▶ [INPUT RECORDS]

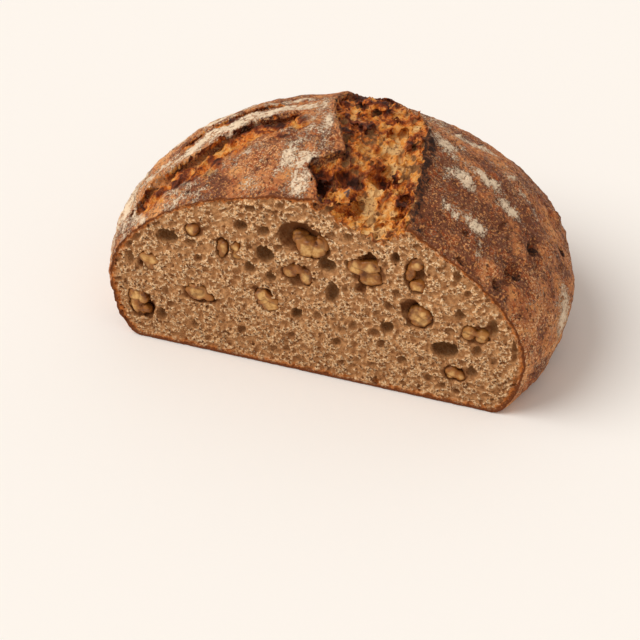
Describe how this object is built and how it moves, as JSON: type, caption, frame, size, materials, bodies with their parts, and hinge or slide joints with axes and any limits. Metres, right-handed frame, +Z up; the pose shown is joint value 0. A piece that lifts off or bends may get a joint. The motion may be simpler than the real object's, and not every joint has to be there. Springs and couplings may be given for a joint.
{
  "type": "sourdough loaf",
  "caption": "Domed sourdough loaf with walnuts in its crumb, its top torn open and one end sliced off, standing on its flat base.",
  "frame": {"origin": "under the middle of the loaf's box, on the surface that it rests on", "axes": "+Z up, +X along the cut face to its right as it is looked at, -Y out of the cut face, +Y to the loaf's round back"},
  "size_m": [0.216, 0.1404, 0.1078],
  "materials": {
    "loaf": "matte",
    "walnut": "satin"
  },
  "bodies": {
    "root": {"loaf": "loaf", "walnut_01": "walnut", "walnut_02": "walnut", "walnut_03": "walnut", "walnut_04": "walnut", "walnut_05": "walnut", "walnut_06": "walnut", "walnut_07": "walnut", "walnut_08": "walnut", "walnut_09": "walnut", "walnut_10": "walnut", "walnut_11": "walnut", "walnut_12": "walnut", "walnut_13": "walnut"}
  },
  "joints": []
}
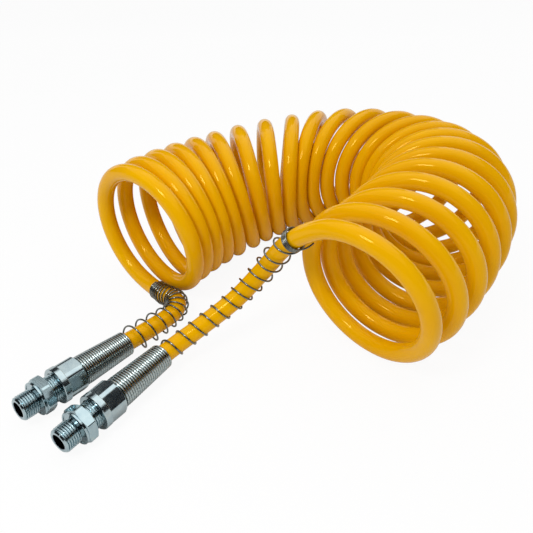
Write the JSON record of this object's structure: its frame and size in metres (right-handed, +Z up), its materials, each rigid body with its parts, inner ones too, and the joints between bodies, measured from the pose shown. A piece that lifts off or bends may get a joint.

▶ [THE PROBLEM]
All records above must be set down exactly, please.

▶ [THE OUTPUT]
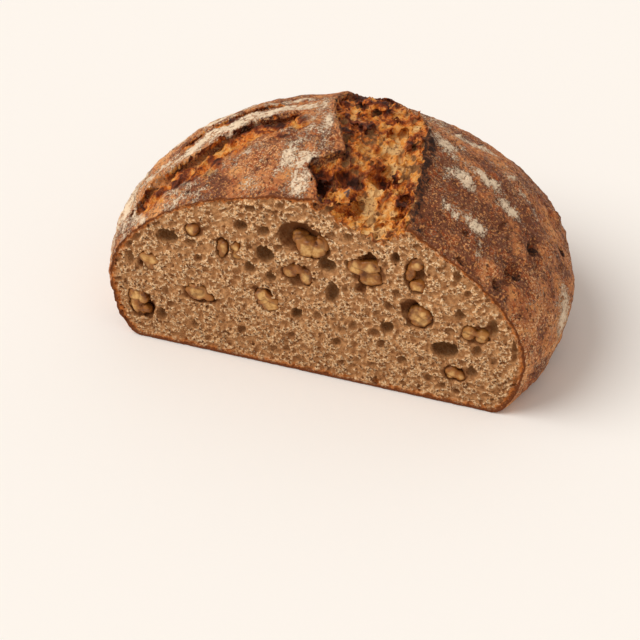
Describe how this object is built and how it moves, as JSON: type, caption, frame, size, materials, bodies with their parts, and hinge or slide joints with axes and any limits. Metres, right-handed frame, +Z up; the pose shown is joint value 0. A piece that lifts off or bends may get a joint. The motion may be simpler than the real object's, and not every joint has to be there. Springs and couplings may be given for a joint.
{
  "type": "sourdough loaf",
  "caption": "Domed sourdough loaf with walnuts in its crumb, its top torn open and one end sliced off, standing on its flat base.",
  "frame": {"origin": "under the middle of the loaf's box, on the surface that it rests on", "axes": "+Z up, +X along the cut face to its right as it is looked at, -Y out of the cut face, +Y to the loaf's round back"},
  "size_m": [0.216, 0.1404, 0.1078],
  "materials": {
    "loaf": "matte",
    "walnut": "satin"
  },
  "bodies": {
    "root": {"loaf": "loaf", "walnut_01": "walnut", "walnut_02": "walnut", "walnut_03": "walnut", "walnut_04": "walnut", "walnut_05": "walnut", "walnut_06": "walnut", "walnut_07": "walnut", "walnut_08": "walnut", "walnut_09": "walnut", "walnut_10": "walnut", "walnut_11": "walnut", "walnut_12": "walnut", "walnut_13": "walnut"}
  },
  "joints": []
}
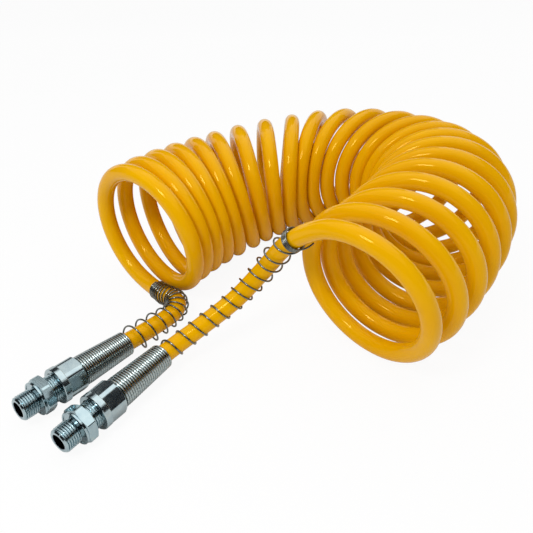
Write the JSON record of this object's structure: its frame and size in metres (right-handed, +Z up), its materials, each rigid body with its parts, inner ones too, and the joints between bodies, measured from the pose shown. A piece that lifts off or bends may get a joint.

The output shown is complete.